───── Exercise input

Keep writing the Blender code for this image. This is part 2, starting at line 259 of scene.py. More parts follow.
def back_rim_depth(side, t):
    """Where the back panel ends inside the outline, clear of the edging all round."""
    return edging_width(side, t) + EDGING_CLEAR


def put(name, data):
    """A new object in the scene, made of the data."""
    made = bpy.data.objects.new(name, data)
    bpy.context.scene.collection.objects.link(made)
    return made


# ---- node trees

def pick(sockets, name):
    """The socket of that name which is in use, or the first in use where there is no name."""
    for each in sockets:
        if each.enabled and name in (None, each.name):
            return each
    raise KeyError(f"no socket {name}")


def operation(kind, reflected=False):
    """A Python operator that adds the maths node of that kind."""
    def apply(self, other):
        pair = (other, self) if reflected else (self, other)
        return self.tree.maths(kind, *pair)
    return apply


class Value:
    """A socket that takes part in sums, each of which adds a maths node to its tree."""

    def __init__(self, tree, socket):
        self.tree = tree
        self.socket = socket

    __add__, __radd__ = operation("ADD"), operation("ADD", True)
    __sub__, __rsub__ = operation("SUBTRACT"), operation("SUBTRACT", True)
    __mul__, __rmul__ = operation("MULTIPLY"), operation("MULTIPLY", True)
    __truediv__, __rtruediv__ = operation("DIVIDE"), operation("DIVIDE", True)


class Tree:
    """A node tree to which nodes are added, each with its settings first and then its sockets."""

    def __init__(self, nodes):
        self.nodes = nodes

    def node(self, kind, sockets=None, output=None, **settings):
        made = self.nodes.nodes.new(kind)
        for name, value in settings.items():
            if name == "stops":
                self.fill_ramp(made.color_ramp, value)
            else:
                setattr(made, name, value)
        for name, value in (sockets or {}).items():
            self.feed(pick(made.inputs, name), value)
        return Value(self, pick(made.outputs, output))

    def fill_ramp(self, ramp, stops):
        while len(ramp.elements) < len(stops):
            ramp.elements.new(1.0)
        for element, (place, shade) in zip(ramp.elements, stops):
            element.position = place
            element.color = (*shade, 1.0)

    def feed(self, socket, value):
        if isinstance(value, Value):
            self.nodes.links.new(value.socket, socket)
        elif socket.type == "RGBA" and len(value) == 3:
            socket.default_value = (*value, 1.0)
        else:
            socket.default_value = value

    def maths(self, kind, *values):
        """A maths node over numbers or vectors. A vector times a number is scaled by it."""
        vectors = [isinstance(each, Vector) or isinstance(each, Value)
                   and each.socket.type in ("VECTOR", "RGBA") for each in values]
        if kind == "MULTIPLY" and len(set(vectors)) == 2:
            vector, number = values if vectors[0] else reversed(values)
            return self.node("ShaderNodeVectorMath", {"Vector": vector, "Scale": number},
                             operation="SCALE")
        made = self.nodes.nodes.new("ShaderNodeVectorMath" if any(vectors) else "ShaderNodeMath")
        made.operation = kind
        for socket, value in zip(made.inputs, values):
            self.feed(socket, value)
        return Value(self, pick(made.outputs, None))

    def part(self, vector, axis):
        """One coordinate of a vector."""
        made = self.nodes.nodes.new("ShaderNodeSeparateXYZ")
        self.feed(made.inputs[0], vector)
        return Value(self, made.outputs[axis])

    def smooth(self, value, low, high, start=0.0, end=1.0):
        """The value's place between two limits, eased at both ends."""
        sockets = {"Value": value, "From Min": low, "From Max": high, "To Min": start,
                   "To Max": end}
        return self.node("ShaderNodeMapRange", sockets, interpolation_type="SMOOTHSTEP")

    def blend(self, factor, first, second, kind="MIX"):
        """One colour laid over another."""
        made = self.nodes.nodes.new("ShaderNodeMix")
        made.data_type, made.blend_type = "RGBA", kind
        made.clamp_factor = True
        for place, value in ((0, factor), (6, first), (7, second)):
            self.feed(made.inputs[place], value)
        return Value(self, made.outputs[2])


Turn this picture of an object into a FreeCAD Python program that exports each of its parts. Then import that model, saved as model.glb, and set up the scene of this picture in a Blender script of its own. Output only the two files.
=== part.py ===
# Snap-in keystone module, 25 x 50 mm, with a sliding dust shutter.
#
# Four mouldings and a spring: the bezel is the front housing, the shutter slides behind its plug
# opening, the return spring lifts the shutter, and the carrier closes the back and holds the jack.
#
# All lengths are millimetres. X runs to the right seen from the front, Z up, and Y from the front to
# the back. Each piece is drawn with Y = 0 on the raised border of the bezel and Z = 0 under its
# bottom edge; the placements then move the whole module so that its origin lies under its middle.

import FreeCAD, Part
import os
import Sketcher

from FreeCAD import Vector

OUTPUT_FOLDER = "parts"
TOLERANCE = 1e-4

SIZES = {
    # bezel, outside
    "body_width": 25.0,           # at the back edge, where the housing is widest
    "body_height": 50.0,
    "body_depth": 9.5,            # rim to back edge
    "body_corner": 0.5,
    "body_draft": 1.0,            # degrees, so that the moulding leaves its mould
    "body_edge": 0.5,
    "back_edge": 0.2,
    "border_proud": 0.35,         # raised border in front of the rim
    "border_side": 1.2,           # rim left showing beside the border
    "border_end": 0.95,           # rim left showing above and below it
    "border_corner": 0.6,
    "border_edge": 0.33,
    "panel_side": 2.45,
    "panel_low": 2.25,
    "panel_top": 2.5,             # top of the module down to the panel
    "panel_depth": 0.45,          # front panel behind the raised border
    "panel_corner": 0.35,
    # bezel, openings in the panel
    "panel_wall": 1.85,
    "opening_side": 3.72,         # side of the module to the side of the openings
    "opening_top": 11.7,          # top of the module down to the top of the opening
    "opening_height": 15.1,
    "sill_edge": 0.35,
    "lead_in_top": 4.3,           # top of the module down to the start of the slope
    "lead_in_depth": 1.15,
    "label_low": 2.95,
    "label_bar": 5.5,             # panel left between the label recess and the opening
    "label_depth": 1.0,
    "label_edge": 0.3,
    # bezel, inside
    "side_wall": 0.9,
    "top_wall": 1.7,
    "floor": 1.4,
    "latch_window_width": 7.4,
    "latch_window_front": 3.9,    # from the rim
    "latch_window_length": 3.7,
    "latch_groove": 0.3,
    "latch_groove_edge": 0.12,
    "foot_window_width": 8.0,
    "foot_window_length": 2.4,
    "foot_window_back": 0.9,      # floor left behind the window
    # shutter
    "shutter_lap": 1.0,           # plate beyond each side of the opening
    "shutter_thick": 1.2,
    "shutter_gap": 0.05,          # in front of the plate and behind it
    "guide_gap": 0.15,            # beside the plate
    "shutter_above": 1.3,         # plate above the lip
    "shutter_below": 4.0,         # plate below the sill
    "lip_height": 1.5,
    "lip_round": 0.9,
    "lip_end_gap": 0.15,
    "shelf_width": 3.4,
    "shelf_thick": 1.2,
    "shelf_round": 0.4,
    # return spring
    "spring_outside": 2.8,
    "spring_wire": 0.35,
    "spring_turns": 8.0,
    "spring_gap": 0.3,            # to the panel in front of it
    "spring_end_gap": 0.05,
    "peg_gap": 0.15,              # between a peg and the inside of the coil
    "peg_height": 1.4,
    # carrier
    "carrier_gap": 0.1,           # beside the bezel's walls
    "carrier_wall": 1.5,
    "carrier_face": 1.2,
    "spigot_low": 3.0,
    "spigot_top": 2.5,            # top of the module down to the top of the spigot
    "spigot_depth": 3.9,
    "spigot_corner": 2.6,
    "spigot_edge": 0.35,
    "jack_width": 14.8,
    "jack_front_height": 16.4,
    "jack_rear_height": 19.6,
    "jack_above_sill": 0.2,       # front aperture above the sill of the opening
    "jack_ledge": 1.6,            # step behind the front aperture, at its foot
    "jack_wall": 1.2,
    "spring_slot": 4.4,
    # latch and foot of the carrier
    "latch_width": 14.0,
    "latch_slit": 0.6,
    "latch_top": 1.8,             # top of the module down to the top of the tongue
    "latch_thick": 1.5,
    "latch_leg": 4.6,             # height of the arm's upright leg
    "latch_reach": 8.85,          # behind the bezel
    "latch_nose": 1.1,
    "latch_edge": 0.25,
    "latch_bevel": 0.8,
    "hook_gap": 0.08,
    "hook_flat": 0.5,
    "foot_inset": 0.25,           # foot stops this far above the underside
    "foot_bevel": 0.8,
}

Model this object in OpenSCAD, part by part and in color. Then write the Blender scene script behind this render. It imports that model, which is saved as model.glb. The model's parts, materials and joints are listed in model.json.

──────────

Return exactly the opening lines of the listing above, ending with the line that has "return edging_width(side, t)".

The completed task:
Keep writing the Blender code for this image. This is part 2, starting at line 259 of scene.py. More parts follow.
def back_rim_depth(side, t):
    """Where the back panel ends inside the outline, clear of the edging all round."""
    return edging_width(side, t) + EDGING_CLEAR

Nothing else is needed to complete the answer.